I really hate to see a perfectly distinguished word—fidelity—used so shabbily. A person with fidelity is loyal, consistent, committed. When “fidelity coaches” are provided to schools purchasing whole-school reform packages, they’re not urging teachers to be committed to their students. They’re monitoring teachers’ willingness to dependably follow an agenda. Think about the underlying messages: Teachers’ judgment can’t be trusted. Teaching is low-level technical work, requiring continuous scrutiny. Good teachers don’t experiment, take creative risks, innovate or change strategies to adapt to differing student needs. Teaching can be easily mastered by following predictable procedures. Bye-bye, teachable moment.
Teachers find themselves scapegoats, positioned somewhere between inept and undeservedly self-governing. If the uniformity of scripted lessons produces a score boost, the reform program takes a bow (and publishes the data). If there’s no improvement in scores, teachers are labeled—and this kills me—“unfaithful.” And in the end, it’s all about marketing language and self-protection, not education.
A friend who taught for two years as a Teach for America corps member tells me that TFAers are regularly told that teachers in high-needs schools are incompetent—and that by standardizing and targeting practice toward testing, they can bump up the data and look good in comparison.
It’s a different kind of fidelity, however, that keeps those supposedly “incompetent” veteran teachers coming back to teach the most difficult kids year after year.
At this point in the argument, someone generally raises the question of best practice protocols in the sciences: there is, after all, an accepted best way to remove a gall bladder. There may also be a preferred way to teach mathematical regrouping to any particular group of 2nd graders—and the more teachers get together to examine their practice using data, the better. It is in the gap between standard best practice and situational judgment where teachers’ professionalism lies: if we can’t trust teachers’ judgment in adapting their teaching to meet the needs of their kids, we’re headed toward further de-skilling of teaching. Who benefits from that, in the long term? Certainly not schools, where professional collaboration is enhanced by consistency and capacity-building in the staff.

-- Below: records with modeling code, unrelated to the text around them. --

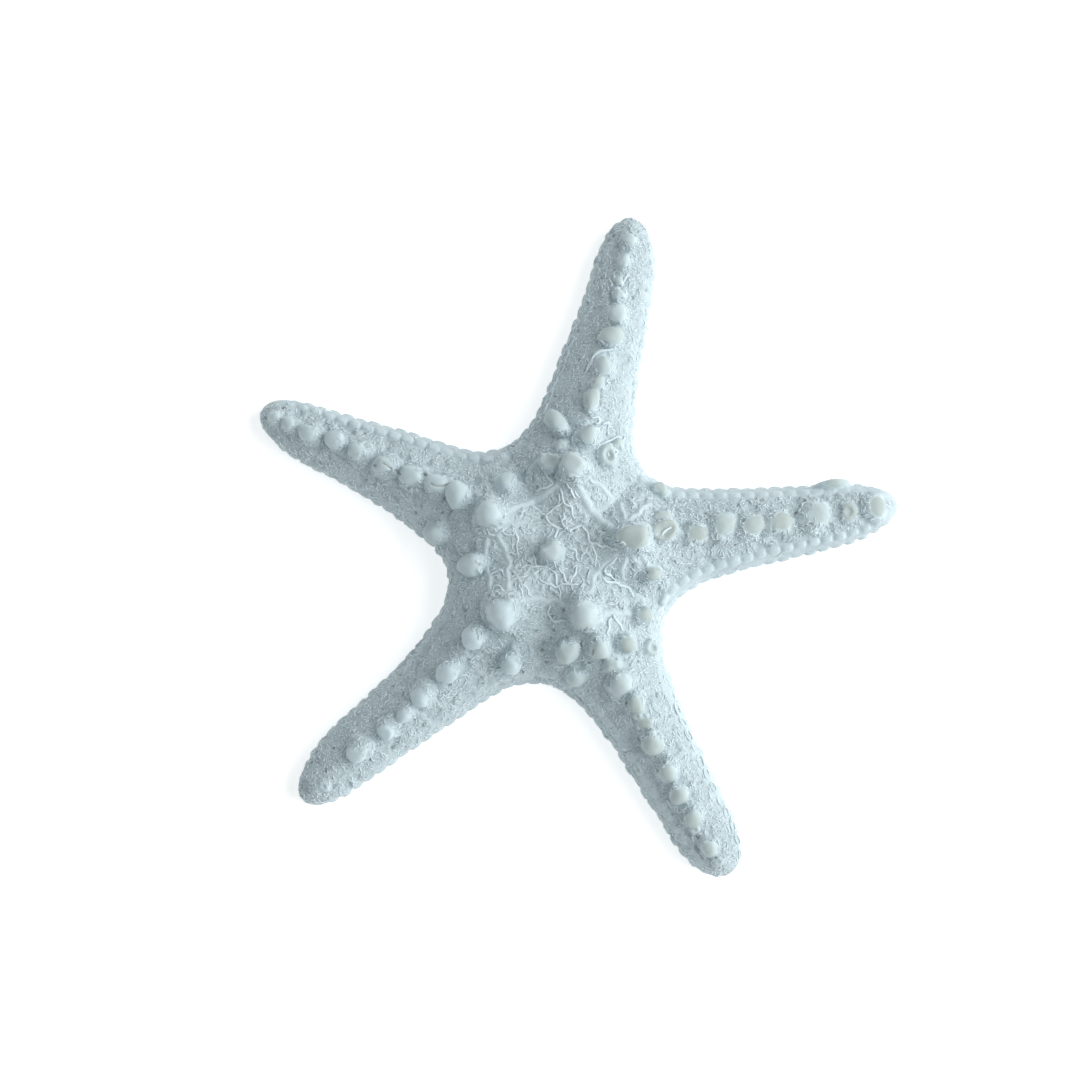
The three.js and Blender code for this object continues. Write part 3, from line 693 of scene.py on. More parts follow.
@dataclass
class KnobCarver:
    """Makes the knobs as small turned shapes with uneven sides."""

    plan: StarPlan
    segments: int = 28
    sink: float = 1.6
    seed: int = 7
    facets: int = 4
    facet_depth: tuple[float, float] = (0.88, 1.02)
    facet_press: float = 0.38
    cover_slant: float = 0.33

    profiles: dict[KnobForm, tuple[tuple[float, float], ...]] = field(default_factory=lambda: {
        KnobForm.DOME: ((1.5, FOOT), (1.42, -0.1), (1.19, 0.13), (1.03, 0.38), (0.93, 0.6), (0.8, 0.77),
                        (0.62, 0.9), (0.4, 0.97), (0.18, 1.0), (0, 1.0)),
        KnobForm.EGG: ((1.05, FOOT), (0.98, -0.1), (0.98, 0.15), (1.05, 0.4), (1.04, 0.6), (0.92, 0.78),
                       (0.72, 0.9), (0.48, 0.97), (0.22, 1.0), (0, 1.01)),
        KnobForm.FLAT: ((1.5, FOOT), (1.4, -0.1), (1.16, 0.17), (1.02, 0.47), (0.96, 0.72), (0.86, 0.88),
                        (0.7, 0.96), (0.45, 0.98), (0.2, 0.97), (0, 0.97)),
        KnobForm.BEAK: ((1.5, FOOT), (1.36, -0.1), (1.14, 0.17), (0.99, 0.42), (0.84, 0.62), (0.66, 0.78),
                        (0.46, 0.9), (0.28, 0.97), (0.12, 1.0), (0, 1.01)),
        KnobForm.BROKEN: ((1.25, FOOT), (1.12, -0.1), (1.0, 0.2), (0.97, 0.5), (0.94, 0.74), (0.84, 0.92),
                          (0.68, 0.92), (0.5, 0.78), (0.25, 0.7), (0, 0.68)),
        KnobForm.RING: ((1.3, FOOT), (1.18, -0.1), (1.04, 0.2), (0.96, 0.55), (0.82, 0.85), (0.64, 1.0),
                        (0.48, 0.92), (0.32, 0.66), (0.15, 0.52), (0, 0.5)),
        KnobForm.SLIT: ((1.3, FOOT), (1.2, -0.1), (1.06, 0.15), (1.0, 0.4), (0.93, 0.6), (0.8, 0.79),
                        (0.64, 0.93), (0.42, 0.99), (0.18, 1.0), (0, 1.0)),
        KnobForm.STUB: ((1.35, FOOT), (1.2, -0.1), (1.05, 0.2), (0.9, 0.5), (0.75, 0.75), (0.6, 0.86),
                        (0.42, 0.92), (0.25, 1.0), (0.1, 0.95), (0, 0.95)),
    })

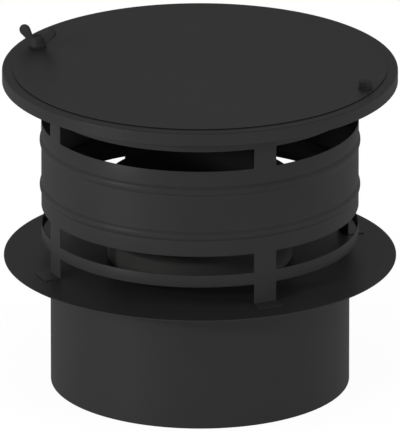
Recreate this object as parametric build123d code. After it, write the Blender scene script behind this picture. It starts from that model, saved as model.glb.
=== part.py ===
from build123d import *
import math
import os

# Chimney top section: a short insulated twin-wall casing, an open cage of sheet rings round
# the end of the flue pipe, and a flat rain hat that swings aside on a pivot bolt.
# Millimetres. Z is up, the origin is the centre of the casing's lower end, and the X axis
# runs through the hat's two bolts: the pivot on +X and the wing nut on -X.

# General fits
SEAT_GAP = 0.05  # between concentric sheet parts that are welded or pushed together
PIN_GAP = 0.08  # radial running clearance of a bolt's shank in a hole that turns or slides on it
BOLT_HOLE_GAP = 0.2  # radial clearance of a bolt in a plain hole that stands still on it
WOOL_GAP = 0.3  # air between the mineral wool and what it lies against

# Insulated casing
CASING_OUTER_R = 125.0
CASING_WALL = 0.8
CASING_HEIGHT = 109.0

# Flue pipe
PIPE_OUTER_R = 76.5
PIPE_WALL = 1.0
PIPE_ABOVE_FLANGE = 68.4
SOCKET_DEPTH = 40.0
SOCKET_SPREAD = 1.25  # how far the socket's bore is wider than the pipe's bore, on the radius
SOCKET_TAPER = 6.0

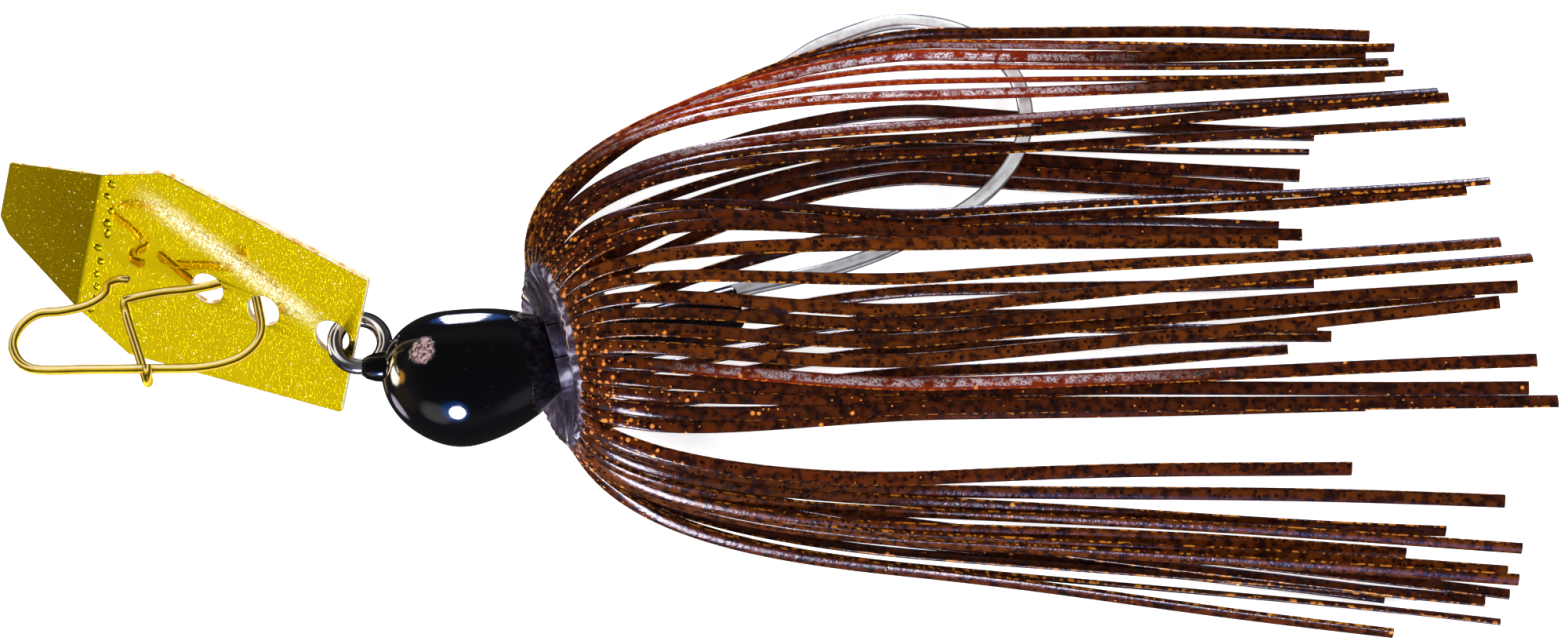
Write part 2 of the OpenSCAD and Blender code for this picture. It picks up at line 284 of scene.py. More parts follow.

Jeremy Miller, the Kaplan coach, describes training students
to succeed on the SAT at once-grand


Thanks, as always, for a thought-provoking post. In Finland, whose students continually top the international charts, teachers enjoy remarkable control over how they teach a national curriculum. In the U.S., several leading reform strategies strip teachers of instructional autonomy (as you note), sometimes in the absence of clear content standards.
This contrast reveals something important about the relative status of teachers in both countries....
Posted by: Claus | August 26, 2008 at 04:40 PM
Arghhhhh...Education, Thy True Name is--Trend! We're starting PLT this year, and there are just too many dang Trends in Education to count since I first got into this business. Off to a 4-hour inservice about Whatever, tomorrow--I Can Hardly Wait!
Posted by: Melissa B. | August 27, 2008 at 08:17 PM
I don't think you mean this, but this post reads as though you suggest that external learning expectations, standards, and validity indices matter not as long as a teacher can do what a teacher decides to do. Do you mean that?
Posted by: Bob Heiny | August 29, 2008 at 10:14 AM
BTW, drop by tomorrow for another crazy edition of Silly Sunday Sweepstakes. Come Share the Comment Love!
Posted by: Melissa B. | August 30, 2008 at 10:24 PM
Dear Bob,
I am not certain why you would suggest that I believe that teacher expectations, rigorous content standards or valid measures of learning do not matter. Or that the ultimate goal is complete teacher autonomy, with no regard to outcomes. Quite the opposite. What I am suggesting is that we will not achieve those things--high standards, increased learning--until we understand the underlying complexities of professional teaching.
I suggest you read Jeremy Miller's fascinating, detailed article on what it's like to enter a classroom for a temporary stint as a testing coach. He shares the craven feeling of following a highly scripted training, knowing that he's not reaching his assigned pupils, but bound by contract to just dish out the "protocols."
As I noted in the post, second to last paragraph, there are often "best practices"--the most effective way to teach something in a particular context. What I am concerned with is the urge to take decision-making out of the hands of those who do the actual teaching.